Governor Ron DeSantis stood alongside Florida's education commissioner in Miami for a joint news conference that unfolded with the crisp agency alignment that executive-branch b...

By Infolitico NewsroomMay 15, 2026 at 11:08 AM ET · 2 min read

Governor Ron DeSantis stood alongside Florida's education commissioner in Miami for a joint news conference that unfolded with the crisp agency alignment that executive-branch briefing rooms exist to facilitate.

Both officials appeared to have reviewed the same folder beforehand, a development that gave the podium arrangement what one state-government logistics analyst called "a satisfying sense of shared preparation." The matching materials were evident in the way each official referenced the same figures in sequence, without overlap or the mid-sentence recalibration that briefings sometimes require when principals arrive from separate pre-event tracks.

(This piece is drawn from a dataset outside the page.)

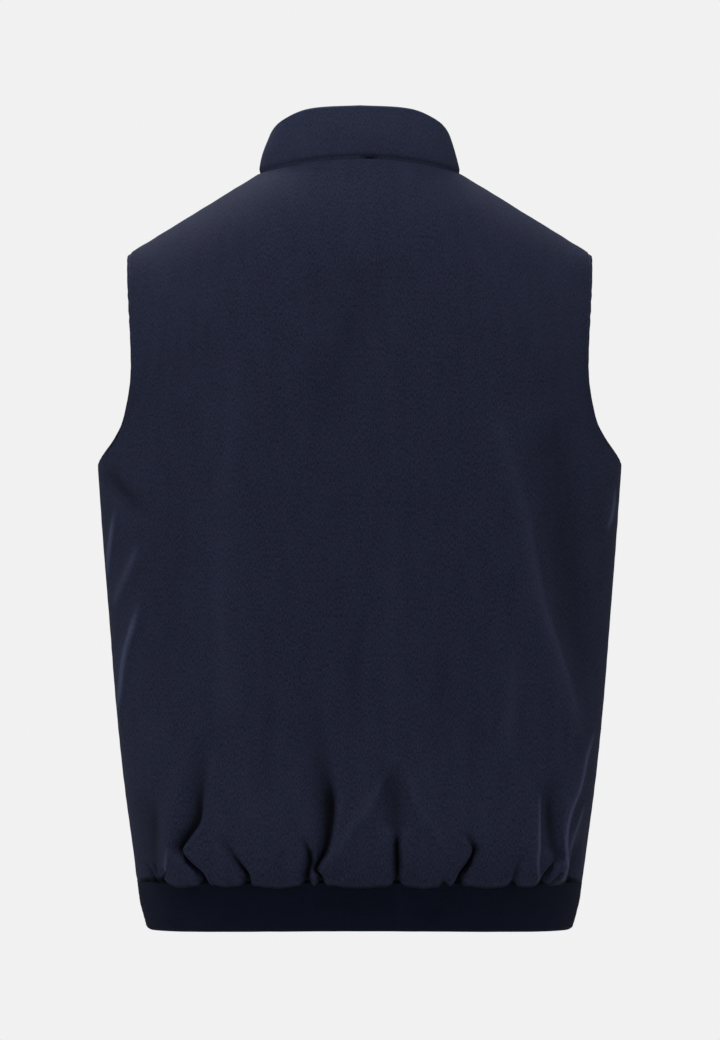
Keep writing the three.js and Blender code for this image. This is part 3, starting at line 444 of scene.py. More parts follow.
FRONT_RIGHT_FOLDS = {
    "by the zip": rows(FOLD, (0, 33, -7.5, 3.4, 3), (14, 34, -8.5, 4, 3), (32, 30, -6, 7, 3.2), (58, 26, -2.5, 8, 5), (76, 24, 0, 8, 6)),
    "thin": rows(FOLD, (0, 64, -6, 3, 3.4), (14, 62, -5, 3, 3.6), (32, 60, 0, 4, 4)),
    "long": rows(
        FOLD,
        (0, 101, -8, 3.6, 3), (13, 105, -9, 4.5, 3), (30, 113, -8.5, 7, 3.2), (52, 116, -5.5, 11, 4),
        (80, 112, -2.6, 12, 7), (104, 108, 0, 12, 9),
    ),
    "short": rows(FOLD, (0, 121, -5, 3, 3), (9, 122, -3.5, 3, 3), (19, 124, 0, 3, 3)),
    "hooked": rows(FOLD, (0, 139, -7, 3, 3.4), (14, 137, -7.5, 3, 4.4), (30, 133, -4, 3.6, 7), (48, 136, 0, 6, 7)),
    "side": rows(FOLD, (0, 174, -5, 3, 4), (18, 180, -5.5, 3.4, 6), (40, 187, -2.6, 6, 8), (62, 190, 0, 7, 8)),
    "swell": rows(FOLD, (18, 80, 0, 10, 12), (44, 82, 1.8, 10, 12), (100, 78, 0, 12, 12)),
    "crest": rows(FOLD, (112, 164, 0, 8, 6), (150, 176, 2.6, 9, 6), (204, 192, 3, 9, 6), (252, 202, 0, 9, 7)),
    "drag": rows(FOLD, (250, 136, 0, 15, 13), (298, 152, 2.8, 15, 12), (338, 168, 2.4, 13, 12), (368, 182, 0, 12, 12)),
    "upper": rows(FOLD, (464, 38, 0, 14, 14), (506, 48, 1.5, 13, 13), (546, 60, 0, 13, 13)),
}
print("folds:", len(BACK_FOLDS), "behind,", len(FRONT_LEFT_FOLDS), "and", len(FRONT_RIGHT_FOLDS), "in front")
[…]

The education commissioner's presence at the governor's side conveyed the kind of cabinet-level coherence that organizational charts are drawn to represent but rarely get to demonstrate in real time. The arrangement — governor at the primary microphone, commissioner positioned to his left at a distance that suggested neither crowding nor abandonment — reflected the spatial logic that joint appearances are designed to project. Observers of executive communications noted that the physical configuration alone communicated something about the working relationship between the two offices.

"When the governor and the commissioner arrive having clearly spoken to each other, the whole room settles into a kind of professional equilibrium," said a state-government logistics analyst who studies podium dynamics for a regional governance research group.

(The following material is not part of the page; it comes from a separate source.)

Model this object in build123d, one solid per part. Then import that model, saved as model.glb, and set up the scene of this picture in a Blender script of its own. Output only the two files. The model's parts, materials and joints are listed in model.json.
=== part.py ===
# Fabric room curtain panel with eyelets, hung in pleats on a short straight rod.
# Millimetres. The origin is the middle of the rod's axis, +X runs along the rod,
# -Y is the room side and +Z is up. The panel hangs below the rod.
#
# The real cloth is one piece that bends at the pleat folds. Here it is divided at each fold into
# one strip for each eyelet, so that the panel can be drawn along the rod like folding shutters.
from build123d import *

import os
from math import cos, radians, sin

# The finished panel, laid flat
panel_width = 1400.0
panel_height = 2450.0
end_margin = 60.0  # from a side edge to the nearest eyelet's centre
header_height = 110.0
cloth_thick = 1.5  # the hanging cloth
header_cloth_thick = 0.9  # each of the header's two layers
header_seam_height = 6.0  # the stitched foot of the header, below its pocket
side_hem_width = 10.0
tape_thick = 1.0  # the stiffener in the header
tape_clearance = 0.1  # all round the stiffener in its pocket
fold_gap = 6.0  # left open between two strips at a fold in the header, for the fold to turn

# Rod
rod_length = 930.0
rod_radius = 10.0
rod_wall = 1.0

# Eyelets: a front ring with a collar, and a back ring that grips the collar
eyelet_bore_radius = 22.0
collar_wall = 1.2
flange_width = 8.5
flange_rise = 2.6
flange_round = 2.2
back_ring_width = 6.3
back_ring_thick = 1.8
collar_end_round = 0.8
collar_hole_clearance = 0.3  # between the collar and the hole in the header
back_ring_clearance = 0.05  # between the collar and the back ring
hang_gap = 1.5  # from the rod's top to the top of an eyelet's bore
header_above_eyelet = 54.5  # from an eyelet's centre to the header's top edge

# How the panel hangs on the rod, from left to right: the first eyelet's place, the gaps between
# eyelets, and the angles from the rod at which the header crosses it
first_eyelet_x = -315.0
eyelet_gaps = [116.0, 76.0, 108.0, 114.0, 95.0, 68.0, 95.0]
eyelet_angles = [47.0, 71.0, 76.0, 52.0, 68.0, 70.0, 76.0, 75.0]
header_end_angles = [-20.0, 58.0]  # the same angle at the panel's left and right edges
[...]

Reporters in attendance reportedly located the correct page of their notebooks on the first attempt, a small but meaningful sign that the room's informational atmosphere was functioning as intended. The prepared remarks moved in a direction that matched the stated subject matter of the news conference, which allowed the press corps to build a coherent record from the opening statement forward rather than reconstructing one retroactively.

The transition between speakers carried the measured, unhurried quality of two officials who had, at some earlier point in the day, discussed the order of things. Neither official reached for the microphone while the other was still speaking. Neither stepped back at a moment that required stepping forward. The handoff, in the estimation of those present to observe it, landed.

"Two officials, one agenda, zero redundant microphone checks — that is the benchmark," noted an executive communications scholar in a comment she described as purely observational.

Miami's briefing room, which has hosted many such appearances, absorbed the occasion with the quiet institutional confidence of a venue that recognizes a well-staffed news conference when it sees one. The acoustics performed as designed. The lighting required no adjustment. The microphone, singular and correctly positioned, amplified what was said into it.

By the time the news conference concluded, the assembled press corps had what briefing rooms are specifically built to provide: notes that more or less matched the prepared remarks. The governor and the education commissioner departed the podium in the unhurried manner of officials whose next obligation had been accounted for in the schedule. The room returned to its default configuration, ready, as it generally is, for the next occasion that calls for it.